The problem is political and instantly reveals there is no such thing as a conservative economist holding a political office.
Governments are supposed to tend to our tax money, which means they should do the opposite of what is always done. They should raise taxes, or keep them at current levels, when there is a budget surplus. A surplus is a good thing. Some of it is meant for a rainy day, like, for example, the past five years.
When times are tough, governments should spend. Instead, they get paranoid. They start blaming the poor or the rich or the corporations, when who politicians should blame is themselves for not tending to the national funds entrusted to them by taxpayers through the good years.
Hasn't everyone been to those meetings where praiseworthy budgeting is seen as clean, trim, right to the dime and ending up at zero at the end of the year, as in, spend everything you can when you can?

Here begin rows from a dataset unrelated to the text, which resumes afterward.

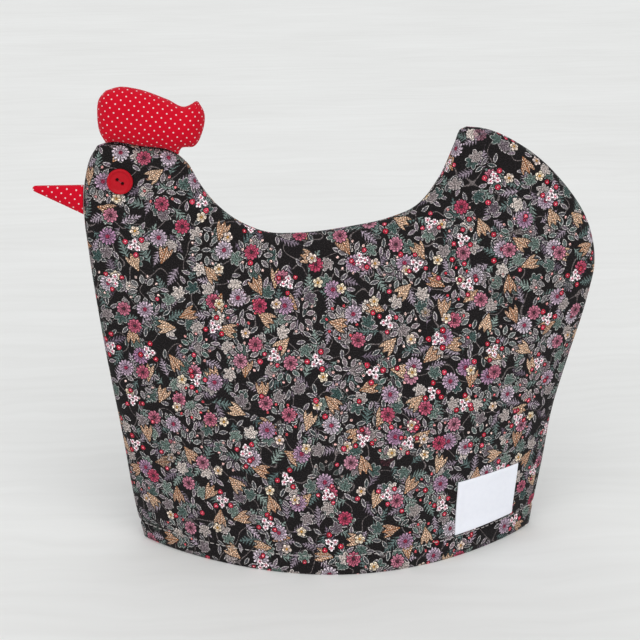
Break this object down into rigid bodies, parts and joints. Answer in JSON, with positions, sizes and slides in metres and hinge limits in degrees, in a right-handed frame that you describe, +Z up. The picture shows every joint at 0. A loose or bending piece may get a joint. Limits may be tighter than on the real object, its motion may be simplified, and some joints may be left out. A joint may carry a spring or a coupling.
{
  "type": "tea cosy",
  "caption": "Padded tea cosy in the shape of a hen: floral cotton panels, open at the hem, with a red stuffed comb and beak, button eyes and a bare white label",
  "frame": {"origin": "on the floor under the middle of the whole length, in the plane of the side seams", "axes": "+X from the beak to the tail, +Y away from the labelled panel, +Z up"},
  "size_m": [0.3618, 0.1382, 0.3073],
  "materials": {
    "printed_cotton": "matte printed cotton, padded",
    "dotted_cotton": "matte cotton with white pin dots, stuffed",
    "button_plastic": "satin",
    "label_cloth": "matte woven tape"
  },
  "bodies": {
    "root": {"front_panel": "printed_cotton", "back_panel": "printed_cotton", "comb": "dotted_cotton", "beak": "dotted_cotton", "eye_button_front": "button_plastic", "eye_button_back": "button_plastic", "label": "label_cloth"}
  },
  "joints": []
}
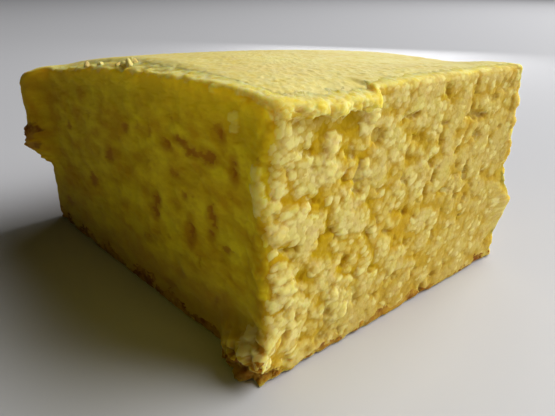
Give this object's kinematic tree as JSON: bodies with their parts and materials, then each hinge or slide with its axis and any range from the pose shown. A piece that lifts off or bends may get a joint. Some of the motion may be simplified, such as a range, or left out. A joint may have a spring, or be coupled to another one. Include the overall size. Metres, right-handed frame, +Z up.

Instead, not only are problems kicked down the road, but so are solutions. There is something immediately comical, a cynic might say, in watching a group of politicians run after the can they are kicking down the road to see who can get there first and kick it the hardest.
They are tackling, essentially, the wrong problem. The only way a deficit of this size can be tackled is through a recovery. Keep an eye on spending and put the 12 million to 15 million people who can't find work back into a productive, tax-generating job and watch the deficit disappear.
Shifting the broken puzzle pieces around in backroom meetings, believing in a Rubic's cube solution is, as noted, a fight over a fantasy. Besides, look at Europe: Bravely tackle a sovereign deficit during hard times and even success is greeted with a resounding, "So what?" But get the economy going and put people back to work and there will be cheers in the street.
In international markets, the Nikkei 225 index in Japan was flat, dropping 0.09 percent, while the Shanghai composite index in China gave up 0.44 percent. The Hang Seng index in Hong Kong added 0.21 percent, while the Sensex in India dropped 0.12 percent.
The S&P/ASX 200 in Australia rose 0.4 percent.
In midday trading in Europe, the FTSE 100 index in Britain added 0.15 percent while the DAX 30 in Germany gained 0.76 percent. The CAC 40 in France climbed 0.81 percent, while the Stoxx Europe 600 rose 0.22 percent.